Each vertex is assigned one of three colors:

  • WHITE: The vertex is unvisited.
  • GREY: The vertex is currently being visited (it's on the recursion stack of the DFS).
  • BLACK: The vertex and all its descendants have been fully processed.

The core of the algorithm lies in what we discover when we explore edges from a GREY vertex. During DFS, when we encounter an edge from the current vertex u to a vertex v, we check v's color:

  • If v is WHITE, we recursively visit it.
  • If v is BLACK, it's already fully processed and is not part of the current path.
  • If v is GREY, we have found a back edge. This means v is an ancestor of u in the DFS tree, and there exists a path from v to u. Since we just found an edge from u back to v, we have completed a cycle. The presence of any back edge signifies a cycle in the directed graph.

Here is a step-by-step conceptual walkthrough:

  1. Initialize all vertices to WHITE.
  2. For each WHITE vertex, begin a DFS.
  3. Upon entering a vertex, mark it GREY.
  4. For each neighbor of the vertex:
  • If the neighbor is GREY, a cycle is detected.
  • If the neighbor is WHITE, recursively visit it.
  1. After exploring all neighbors, mark the vertex BLACK.

This algorithm runs in time, where is the number of vertices and is the number of edges, making it very efficient.

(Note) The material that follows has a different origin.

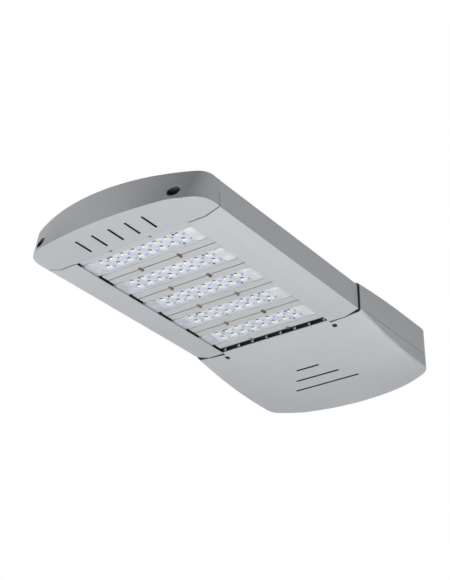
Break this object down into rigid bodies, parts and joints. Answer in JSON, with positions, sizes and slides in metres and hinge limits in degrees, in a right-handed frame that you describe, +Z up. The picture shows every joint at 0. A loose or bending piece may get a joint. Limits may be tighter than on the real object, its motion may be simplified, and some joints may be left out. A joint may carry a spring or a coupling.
{
  "type": "led street light head",
  "caption": "Long flat road lantern: rows of lensed light modules between two rails, a rounded nose and a driver box with a pole socket.",
  "frame": {"origin": "centre of the pole socket's mouth, at the rear of the driver housing", "axes": "+X out of the socket along the pole, so the head reaches towards -X; +Z up; the light shines towards -Z"},
  "size_m": [0.7215, 0.32, 0.083],
  "materials": {
    "casting": "light grey powder coat on cast aluminium",
    "extrusion": "light grey powder coat on extruded aluminium",
    "grille": "light grey powder coat",
    "bare_aluminium": "bare machined aluminium",
    "heatsink": "satin anodised",
    "board": "white solder mask",
    "emitter": "yellow phosphor, unlit",
    "lens": "clear moulded acrylic",
    "seal": "black rubber",
    "steel": "stainless steel",
    "bronze_screw": "dull yellow-passivated steel",
    "tray": "galvanised sheet",
    "driver_case": "satin aluminium case",
    "terminal": "off-white nylon",
    "surge_case": "black potted case",
    "black_plastic": "black nylon"
  },
  "bodies": {
    "root": {"nose_cap": "casting", "nose_screws": "steel", "rail_left": "extrusion", "rail_right": "extrusion", "cross_bar_1": "bare_aluminium", "cross_bar_2": "bare_aluminium", "cross_bar_3": "bare_aluminium", "cross_bar_4": "bare_aluminium", "bar_screws": "steel", "module_1_heatsink": "heatsink", "module_1_board": "board", "module_1_emitters": "emitter", "module_1_gasket": "seal", "module_1_lens": "lens", "module_2_heatsink": "heatsink", "module_2_board": "board", "module_2_emitters": "emitter", "module_2_gasket": "seal", "module_2_lens": "lens", "module_3_heatsink": "heatsink", "module_3_board": "board", "module_3_emitters": "emitter", "module_3_gasket": "seal", "module_3_lens": "lens", "module_4_heatsink": "heatsink", "module_4_board": "board", "module_4_emitters": "emitter", "module_4_gasket": "seal", "module_4_lens": "lens", "module_5_heatsink": "heatsink", "module_5_board": "board", "module_5_emitters": "emitter", "module_5_gasket": "seal", "module_5_lens": "lens", "module_screws": "bronze_screw", "vent_grille": "grille", "front_seal": "seal", "driver_housing": "casting", "driver_cover": "casting", "cover_gasket": "seal", "cover_screws": "steel", "housing_screws": "steel", "gear_tray": "tray", "tray_screws": "steel", "led_driver": "driver_case", "terminal_block": "terminal", "surge_protector": "surge_case", "gear_screws": "steel", "cable_gland": "black_plastic", "breather_valve": "black_plastic", "pole_socket": "bare_aluminium", "socket_bolts": "steel", "set_bolts": "steel"}
  },
  "joints": []
}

Cycle Detection in Undirected Graphs: Union-Find

For undirected graphs, the DFS approach can be simplified because an edge to an already-visited vertex doesn't always mean a cycle—it could just be the edge you used to get there. However, a modified DFS (tracking the "parent" node) still works. A more elegant and efficient approach for many scenarios, especially when building a graph incrementally, is the union-find (or Disjoint Set Union) algorithm.

The union-find data structure is designed to track a partition of elements into disjoint (non-overlapping) sets. It supports two key operations:

  • Find: Determine which set a particular element belongs to.
  • Union: Merge two sets into a single set.

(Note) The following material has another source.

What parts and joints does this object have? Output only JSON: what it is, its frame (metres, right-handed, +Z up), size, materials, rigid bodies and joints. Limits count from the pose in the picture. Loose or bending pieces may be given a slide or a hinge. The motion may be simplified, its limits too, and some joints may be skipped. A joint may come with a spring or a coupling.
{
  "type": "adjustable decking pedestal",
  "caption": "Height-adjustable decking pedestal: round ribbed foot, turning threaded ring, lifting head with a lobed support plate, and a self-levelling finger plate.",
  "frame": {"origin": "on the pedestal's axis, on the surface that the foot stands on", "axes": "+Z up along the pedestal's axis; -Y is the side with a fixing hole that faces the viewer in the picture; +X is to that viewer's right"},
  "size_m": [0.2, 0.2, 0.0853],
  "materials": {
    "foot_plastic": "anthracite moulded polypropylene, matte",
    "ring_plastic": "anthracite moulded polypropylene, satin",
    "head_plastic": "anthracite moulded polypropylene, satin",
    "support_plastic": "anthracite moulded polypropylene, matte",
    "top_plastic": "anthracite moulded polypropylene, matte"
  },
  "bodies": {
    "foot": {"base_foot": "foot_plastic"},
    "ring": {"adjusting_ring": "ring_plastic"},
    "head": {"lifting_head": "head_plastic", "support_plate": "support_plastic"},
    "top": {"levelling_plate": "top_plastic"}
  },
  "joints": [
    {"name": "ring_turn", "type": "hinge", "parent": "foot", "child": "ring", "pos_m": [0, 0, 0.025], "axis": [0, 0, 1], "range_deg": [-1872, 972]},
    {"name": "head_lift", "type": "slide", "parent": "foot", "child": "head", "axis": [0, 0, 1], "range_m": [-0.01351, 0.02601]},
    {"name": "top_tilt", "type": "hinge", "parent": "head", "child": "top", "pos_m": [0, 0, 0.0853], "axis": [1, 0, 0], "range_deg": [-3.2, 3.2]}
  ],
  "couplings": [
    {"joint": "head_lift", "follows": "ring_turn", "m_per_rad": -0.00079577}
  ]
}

We can use this to detect a cycle while building an undirected graph edge by edge. The core idea is that for any new edge connecting vertices u and v, a cycle is formed if and only if u and v already belong to the same connected component.

The step-by-step process is:

  1. Treat each vertex as its own separate set (its own parent).
  2. For each new edge (u, v):

a. Use the Find operation to get the root (representative) of the set containing u. b. Use Find to get the root of the set containing v. c. If the roots are the same, adding this edge would create a cycle. d. If the roots are different, use the Union operation to merge the two sets, as the edge connects two previously disconnected components.

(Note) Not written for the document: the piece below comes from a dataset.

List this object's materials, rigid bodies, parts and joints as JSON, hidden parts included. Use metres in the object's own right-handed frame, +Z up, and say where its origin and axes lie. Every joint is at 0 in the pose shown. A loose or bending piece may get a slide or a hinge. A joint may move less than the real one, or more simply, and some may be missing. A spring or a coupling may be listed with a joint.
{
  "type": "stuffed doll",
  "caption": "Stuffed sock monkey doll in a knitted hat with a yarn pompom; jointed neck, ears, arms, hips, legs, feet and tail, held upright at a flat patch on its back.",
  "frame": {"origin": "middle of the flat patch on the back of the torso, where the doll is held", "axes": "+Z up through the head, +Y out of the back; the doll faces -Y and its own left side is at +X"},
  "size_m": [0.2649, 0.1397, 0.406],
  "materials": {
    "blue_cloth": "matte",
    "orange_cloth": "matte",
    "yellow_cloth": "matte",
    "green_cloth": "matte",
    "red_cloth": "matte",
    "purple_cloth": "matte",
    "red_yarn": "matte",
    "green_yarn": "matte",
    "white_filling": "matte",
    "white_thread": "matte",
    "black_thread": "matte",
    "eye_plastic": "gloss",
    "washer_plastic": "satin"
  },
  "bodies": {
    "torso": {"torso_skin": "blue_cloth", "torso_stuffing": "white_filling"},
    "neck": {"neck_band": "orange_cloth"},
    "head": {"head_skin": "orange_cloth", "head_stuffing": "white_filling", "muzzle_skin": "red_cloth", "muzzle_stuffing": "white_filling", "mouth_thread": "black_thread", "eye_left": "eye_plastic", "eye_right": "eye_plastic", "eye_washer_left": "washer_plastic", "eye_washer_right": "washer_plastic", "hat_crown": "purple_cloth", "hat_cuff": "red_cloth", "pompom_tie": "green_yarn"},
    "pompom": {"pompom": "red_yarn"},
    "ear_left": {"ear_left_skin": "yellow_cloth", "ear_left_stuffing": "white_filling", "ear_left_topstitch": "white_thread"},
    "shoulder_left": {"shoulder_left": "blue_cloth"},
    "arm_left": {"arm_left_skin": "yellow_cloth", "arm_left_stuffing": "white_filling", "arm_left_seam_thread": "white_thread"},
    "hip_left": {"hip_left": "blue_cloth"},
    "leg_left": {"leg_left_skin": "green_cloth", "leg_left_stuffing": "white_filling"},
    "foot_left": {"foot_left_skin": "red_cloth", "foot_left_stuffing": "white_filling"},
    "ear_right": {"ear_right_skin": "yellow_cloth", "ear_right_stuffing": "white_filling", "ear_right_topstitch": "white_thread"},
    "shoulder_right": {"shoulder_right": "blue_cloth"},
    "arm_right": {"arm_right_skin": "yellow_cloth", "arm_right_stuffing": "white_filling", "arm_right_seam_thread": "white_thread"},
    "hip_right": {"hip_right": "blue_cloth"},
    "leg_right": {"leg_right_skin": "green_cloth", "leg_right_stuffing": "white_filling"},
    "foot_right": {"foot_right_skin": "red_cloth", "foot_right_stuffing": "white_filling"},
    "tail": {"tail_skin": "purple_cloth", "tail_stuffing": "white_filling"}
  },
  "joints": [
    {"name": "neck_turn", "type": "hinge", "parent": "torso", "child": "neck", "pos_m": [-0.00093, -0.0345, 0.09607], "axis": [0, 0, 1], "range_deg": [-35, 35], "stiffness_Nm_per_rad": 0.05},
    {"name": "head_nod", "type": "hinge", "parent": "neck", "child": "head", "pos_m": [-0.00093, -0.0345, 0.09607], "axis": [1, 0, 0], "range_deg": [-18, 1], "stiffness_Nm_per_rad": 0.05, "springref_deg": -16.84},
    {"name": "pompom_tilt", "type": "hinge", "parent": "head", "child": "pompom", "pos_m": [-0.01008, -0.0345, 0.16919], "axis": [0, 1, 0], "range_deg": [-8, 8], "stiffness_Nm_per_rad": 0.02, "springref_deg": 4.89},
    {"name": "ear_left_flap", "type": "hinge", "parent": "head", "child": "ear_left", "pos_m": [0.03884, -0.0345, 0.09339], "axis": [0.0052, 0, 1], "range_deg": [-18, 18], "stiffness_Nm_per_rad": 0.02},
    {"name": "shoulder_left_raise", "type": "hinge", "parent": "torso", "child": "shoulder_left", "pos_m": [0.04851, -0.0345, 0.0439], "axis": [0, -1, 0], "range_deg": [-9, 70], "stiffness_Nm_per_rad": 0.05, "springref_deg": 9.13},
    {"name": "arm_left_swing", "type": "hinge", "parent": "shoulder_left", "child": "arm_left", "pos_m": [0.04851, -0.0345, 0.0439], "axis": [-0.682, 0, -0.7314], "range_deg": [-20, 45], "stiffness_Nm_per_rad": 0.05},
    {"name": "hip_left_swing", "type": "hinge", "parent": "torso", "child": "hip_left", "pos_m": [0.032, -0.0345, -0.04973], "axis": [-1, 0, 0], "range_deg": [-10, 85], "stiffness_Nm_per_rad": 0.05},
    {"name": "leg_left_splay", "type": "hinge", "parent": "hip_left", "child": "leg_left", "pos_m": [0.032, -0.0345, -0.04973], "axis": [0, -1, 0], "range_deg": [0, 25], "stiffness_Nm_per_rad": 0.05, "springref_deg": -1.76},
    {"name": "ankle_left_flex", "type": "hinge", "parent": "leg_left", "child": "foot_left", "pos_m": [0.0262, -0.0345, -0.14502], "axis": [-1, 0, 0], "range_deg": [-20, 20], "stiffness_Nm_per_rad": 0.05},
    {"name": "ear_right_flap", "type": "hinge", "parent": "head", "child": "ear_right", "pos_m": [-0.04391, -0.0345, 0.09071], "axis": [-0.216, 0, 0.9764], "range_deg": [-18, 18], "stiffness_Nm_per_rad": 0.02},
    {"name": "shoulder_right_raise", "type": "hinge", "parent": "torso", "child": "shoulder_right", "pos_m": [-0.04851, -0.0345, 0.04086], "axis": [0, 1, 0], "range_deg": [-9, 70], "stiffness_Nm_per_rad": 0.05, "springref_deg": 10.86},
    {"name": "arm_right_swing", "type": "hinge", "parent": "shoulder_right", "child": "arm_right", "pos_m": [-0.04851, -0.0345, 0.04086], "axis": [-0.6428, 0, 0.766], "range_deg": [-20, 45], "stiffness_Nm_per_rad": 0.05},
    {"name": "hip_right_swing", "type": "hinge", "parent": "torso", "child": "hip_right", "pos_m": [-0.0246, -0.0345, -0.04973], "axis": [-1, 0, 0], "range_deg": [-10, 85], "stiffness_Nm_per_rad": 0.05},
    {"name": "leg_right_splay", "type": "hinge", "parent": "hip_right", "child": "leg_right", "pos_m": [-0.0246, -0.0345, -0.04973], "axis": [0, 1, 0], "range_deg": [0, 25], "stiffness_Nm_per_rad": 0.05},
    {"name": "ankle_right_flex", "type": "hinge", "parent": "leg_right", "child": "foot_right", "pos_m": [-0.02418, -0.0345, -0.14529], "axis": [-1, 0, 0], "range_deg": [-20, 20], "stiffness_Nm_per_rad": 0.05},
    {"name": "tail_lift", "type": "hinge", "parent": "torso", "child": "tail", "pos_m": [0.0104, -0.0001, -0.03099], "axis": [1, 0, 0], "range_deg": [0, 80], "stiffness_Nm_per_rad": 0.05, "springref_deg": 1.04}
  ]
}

This algorithm is exceptionally efficient, with near-constant time operations when using optimizations like union by rank and path compression. Its complexity, where is the extremely slow-growing inverse Ackermann function, makes it ideal for processing large, dynamic graphs.

Practical Applications and Scenarios

Cycle detection moves from theory to practice in critical systems. In build systems (like Make, Bazel, or Gradle) and package managers (like npm, pip, or apt), tasks or packages form a directed dependency graph. A cycle would mean two tasks depend on each other, making execution impossible. These systems run cycle detection to validate the graph is a Directed Acyclic Graph (DAG) before proceeding.

In database management systems, cycle detection is central to deadlock detection. Transactions waiting for resources (like row locks) can form a "wait-for" graph. A cycle in this directed graph indicates a deadlock, where each transaction is waiting for another, and no one can proceed. The database scheduler must detect and break this cycle, typically by aborting one transaction.

Other applications include checking for infinite loops in state machines, analyzing network routing protocols to prevent routing loops, and ensuring proper inheritance hierarchies in object-oriented programming (where a class cannot be its own ancestor).

Common Pitfalls

  1. Applying Undirected Logic to Directed Graphs: A common mistake is trying to use the simple union-find approach on a directed graph. Union-find relies on the concept of bi-directional connectivity, which does not hold in a directed graph. An edge from A->B and B->A creates a cycle, but union-find would treat them as the same component from the first edge, missing the directional nuance. Always use DFS with coloring for directed graphs.
  1. Incorrect Cycle Identification in Undirected DFS: When performing DFS on an undirected graph, you will inevitably follow an edge back to the node you just came from (the parent). If you mistake this for a cycle, your algorithm will always return true. The correction is to explicitly ignore the edge leading to the immediate parent node when checking visited neighbors.
  1. Missing Cycles in Disconnected Graphs: Both DFS-based algorithms must initiate traversal from every unvisited vertex (every WHITE node in directed, every unvisited node in undirected). Starting a DFS from only one vertex in a disconnected graph will only check one component, potentially missing cycles in other, unvisited components. Always wrap your search in a loop that checks all vertices.
  1. Confusing Graph Representation: The efficiency and correctness of your algorithm depend on using the right graph representation (adjacency list vs. adjacency matrix) for your problem. For cycle detection, especially with DFS, an adjacency list is typically preferred as it allows you to iterate through a vertex's neighbors in time proportional to its degree, maintaining the complexity.

Summary

  • A cycle is a closed loop in a graph, and its detection is crucial for preventing logical errors like infinite loops and deadlocks in software systems.
  • For directed graphs, the standard algorithm is DFS with a three-state coloring system (WHITE, GREY, BLACK). A cycle is indicated by the presence of a back edge—an edge from a GREY node to another GREY node.
  • For undirected graphs, the union-find data structure provides a highly efficient way to detect cycles while building the graph incrementally. A cycle exists if two vertices connected by a new edge are already in the same set.
  • Key applications include validating Directed Acyclic Graphs (DAGs) in build systems and performing deadlock detection in database transaction scheduling.
  • Avoid critical pitfalls like using the wrong algorithm for the graph type, misidentifying the parent edge in undirected DFS, or failing to handle disconnected graphs.